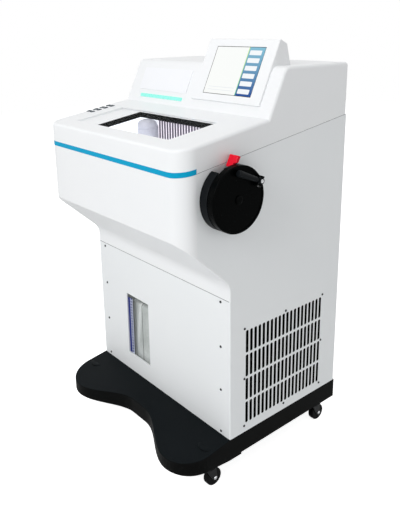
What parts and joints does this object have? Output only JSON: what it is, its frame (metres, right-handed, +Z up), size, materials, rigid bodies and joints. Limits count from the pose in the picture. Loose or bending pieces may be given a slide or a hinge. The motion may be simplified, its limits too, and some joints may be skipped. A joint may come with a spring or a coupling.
{
  "type": "cryostat microtome",
  "caption": "Free-standing refrigerated sectioning cabinet with sloping deck and sliding window, side handwheel with fold-out grip, tilted control screen, louvred side and swivel casters.",
  "frame": {"origin": "middle of the outline in plan, on the floor", "axes": "+X to the handwheel side, +Y to the rear, +Z up"},
  "size_m": [0.661, 0.577, 1.1291],
  "materials": {
    "black_base": "semi-gloss moulded",
    "frame_grey": "powder coat",
    "painted_white": "fine powder coat",
    "moulded_white": "satin moulding",
    "blue_band": "gloss",
    "surround_white": "satin moulding",
    "black_rubber": "matt",
    "clear_glass": "clear",
    "liner_white": "satin liner",
    "foam_yellow": "cut foam",
    "fin_aluminium": "mill finish",
    "grey_coat": "satin",
    "brushed_steel": "brushed",
    "steel_dark": "satin",
    "blade_steel": "honed",
    "black_plastic": "fine texture",
    "plate_white": "satin",
    "turquoise_bar": "diffuse lens",
    "bezel_grey": "satin",
    "display_glass": "gloss",
    "filter_black": "open foam",
    "bottle_clear": "translucent",
    "cast_grey": "machined",
    "red_lever": "gloss",
    "black_wheel": "satin moulding",
    "chrome_pin": "polished",
    "rocker_black": "gloss",
    "compressor_black": "gloss enamel",
    "motor_grey": "satin",
    "rotor_black": "moulded",
    "screw_dark": "black oxide",
    "key_dark": "soft touch",
    "caster_steel": "black zinc",
    "caster_tyre": "solid tyre"
  },
  "bodies": {
    "cabinet": {"base_skid": "black_base", "cabinet_frame": "frame_grey", "side_panel_left": "painted_white", "side_panel_right": "painted_white", "rear_panel": "painted_white", "front_panel": "painted_white", "front_cowl": "moulded_white", "top_hood": "moulded_white", "accent_stripe": "blue_band", "window_surround": "surround_white", "window_gasket": "black_rubber", "chamber_tub": "liner_white", "chamber_insulation": "foam_yellow", "evaporator": "fin_aluminium", "head_housing": "grey_coat", "knife_base": "steel_dark", "knife_blade": "blade_steel", "key_pod": "black_plastic", "console_plate": "plate_white", "status_bar": "turquoise_bar", "screen_housing": "bezel_grey", "display_panel": "display_glass", "air_filter": "filter_black", "slot_pane": "clear_glass", "waste_bottle": "bottle_clear", "wheel_bearing": "cast_grey", "wheel_shroud": "black_plastic", "power_inlet": "black_plastic", "compressor": "compressor_black", "condenser": "fin_aluminium", "fan_shroud": "frame_grey", "fan_motor": "motor_grey", "front_panel_screws": "screw_dark", "grille_screws": "screw_dark"},
    "window": {"window_pane": "clear_glass"},
    "wheel": {"handwheel": "black_wheel", "wheel_shaft": "brushed_steel", "grip_pin": "chrome_pin"},
    "grip": {"grip_handle": "black_plastic"},
    "lock": {"lock_lever": "red_lever"},
    "rocker": {"power_rocker": "rocker_black"},
    "fan": {"fan_rotor": "rotor_black"},
    "head": {"specimen_head": "brushed_steel"},
    "clamp": {"clamp_lever": "black_plastic"},
    "key_1": {"deck_key_1": "key_dark"},
    "key_2": {"deck_key_2": "key_dark"},
    "key_3": {"deck_key_3": "key_dark"},
    "key_4": {"deck_key_4": "key_dark"},
    "key_5": {"deck_key_5": "key_dark"},
    "key_6": {"deck_key_6": "key_dark"},
    "key_7": {"deck_key_7": "key_dark"},
    "key_8": {"deck_key_8": "key_dark"},
    "swivel_front_right": {"caster_fork_front_right": "caster_steel"},
    "roller_front_right": {"caster_wheel_front_right": "caster_tyre"},
    "swivel_front_left": {"caster_fork_front_left": "caster_steel"},
    "roller_front_left": {"caster_wheel_front_left": "caster_tyre"},
    "swivel_rear_right": {"caster_fork_rear_right": "caster_steel"},
    "roller_rear_right": {"caster_wheel_rear_right": "caster_tyre"},
    "swivel_rear_left": {"caster_fork_rear_left": "caster_steel"},
    "roller_rear_left": {"caster_wheel_rear_left": "caster_tyre"}
  },
  "joints": [
    {"name": "window_slide", "type": "slide", "parent": "cabinet", "child": "window", "axis": [1, 0, 0], "range_m": [-0.08, 0]},
    {"name": "wheel_spin", "type": "hinge", "parent": "cabinet", "child": "wheel", "pos_m": [0.2899, -0.1515, 0.788], "axis": [1, 0, 0], "continuous": true},
    {"name": "grip_fold", "type": "hinge", "parent": "wheel", "child": "grip", "pos_m": [0.3224, -0.09462, 0.82434], "axis": [0, 0.3821, 0.9241], "range_deg": [0, 90]},
    {"name": "lock_turn", "type": "hinge", "parent": "cabinet", "child": "lock", "pos_m": [0.2769, -0.1515, 0.788], "axis": [1, 0, 0], "range_deg": [0, 30]},
    {"name": "rocker_tilt", "type": "hinge", "parent": "cabinet", "child": "rocker", "pos_m": [-0.2301, 0.2805, 0.265], "axis": [1, 0, 0], "range_deg": [0, 10]},
    {"name": "fan_spin", "type": "hinge", "parent": "cabinet", "child": "fan", "pos_m": [0.1919, 0.0665, 0.281], "axis": [1, 0, 0], "continuous": true},
    {"name": "head_stroke", "type": "slide", "parent": "cabinet", "child": "head", "axis": [0, 0, 1], "range_m": [-0.029, 0.029]},
    {"name": "clamp_turn", "type": "hinge", "parent": "cabinet", "child": "clamp", "pos_m": [-0.1101, -0.1915, 0.78], "axis": [1, 0, 0], "range_deg": [0, 70]},
    {"name": "key_1_press", "type": "slide", "parent": "cabinet", "child": "key_1", "axis": [0, 0.1493, -0.9888], "range_m": [0, 0.001], "stiffness_N_per_m": 400},
    {"name": "key_2_press", "type": "slide", "parent": "cabinet", "child": "key_2", "axis": [0, 0.1493, -0.9888], "range_m": [0, 0.001], "stiffness_N_per_m": 400},
    {"name": "key_3_press", "type": "slide", "parent": "cabinet", "child": "key_3", "axis": [0, 0.1493, -0.9888], "range_m": [0, 0.001], "stiffness_N_per_m": 400},
    {"name": "key_4_press", "type": "slide", "parent": "cabinet", "child": "key_4", "axis": [0, 0.1493, -0.9888], "range_m": [0, 0.001], "stiffness_N_per_m": 400},
    {"name": "key_5_press", "type": "slide", "parent": "cabinet", "child": "key_5", "axis": [0, 0.1493, -0.9888], "range_m": [0, 0.001], "stiffness_N_per_m": 400},
    {"name": "key_6_press", "type": "slide", "parent": "cabinet", "child": "key_6", "axis": [0, 0.1493, -0.9888], "range_m": [0, 0.001], "stiffness_N_per_m": 400},
    {"name": "key_7_press", "type": "slide", "parent": "cabinet", "child": "key_7", "axis": [0, 0.1493, -0.9888], "range_m": [0, 0.001], "stiffness_N_per_m": 400},
    {"name": "key_8_press", "type": "slide", "parent": "cabinet", "child": "key_8", "axis": [0, 0.1493, -0.9888], "range_m": [0, 0.001], "stiffness_N_per_m": 400},
    {"name": "swivel_turn_front_right", "type": "hinge", "parent": "cabinet", "child": "swivel_front_right", "pos_m": [0.2369, -0.1855, 0.064], "axis": [0, 0, 1], "continuous": true},
    {"name": "roller_spin_front_right", "type": "hinge", "parent": "swivel_front_right", "child": "roller_front_right", "pos_m": [0.2369, -0.1715, 0.024], "axis": [1, 0, 0], "continuous": true},
    {"name": "swivel_turn_front_left", "type": "hinge", "parent": "cabinet", "child": "swivel_front_left", "pos_m": [-0.2971, -0.1855, 0.064], "axis": [0, 0, 1], "continuous": true},
    {"name": "roller_spin_front_left", "type": "hinge", "parent": "swivel_front_left", "child": "roller_front_left", "pos_m": [-0.2971, -0.1715, 0.024], "axis": [1, 0, 0], "continuous": true},
    {"name": "swivel_turn_rear_right", "type": "hinge", "parent": "cabinet", "child": "swivel_rear_right", "pos_m": [0.2369, 0.2345, 0.064], "axis": [0, 0, 1], "continuous": true},
    {"name": "roller_spin_rear_right", "type": "hinge", "parent": "swivel_rear_right", "child": "roller_rear_right", "pos_m": [0.2369, 0.2485, 0.024], "axis": [1, 0, 0], "continuous": true},
    {"name": "swivel_turn_rear_left", "type": "hinge", "parent": "cabinet", "child": "swivel_rear_left", "pos_m": [-0.2971, 0.2345, 0.064], "axis": [0, 0, 1], "continuous": true},
    {"name": "roller_spin_rear_left", "type": "hinge", "parent": "swivel_rear_left", "child": "roller_rear_left", "pos_m": [-0.2971, 0.2485, 0.024], "axis": [1, 0, 0], "continuous": true}
  ]
}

════════════════════

### What you have to do:
Pull out and copy each line containing the string "joints".

### Reply to the exercise:
What parts and joints does this object have? Output only JSON: what it is, its frame (metres, right-handed, +Z up), size, materials, rigid bodies and joints. Limits count from the pose in the picture. Loose or bending pieces may be given a slide or a hinge. The motion may be simplified, its limits too, and some joints may be skipped. A joint may come with a spring or a coupling.
  "joints": [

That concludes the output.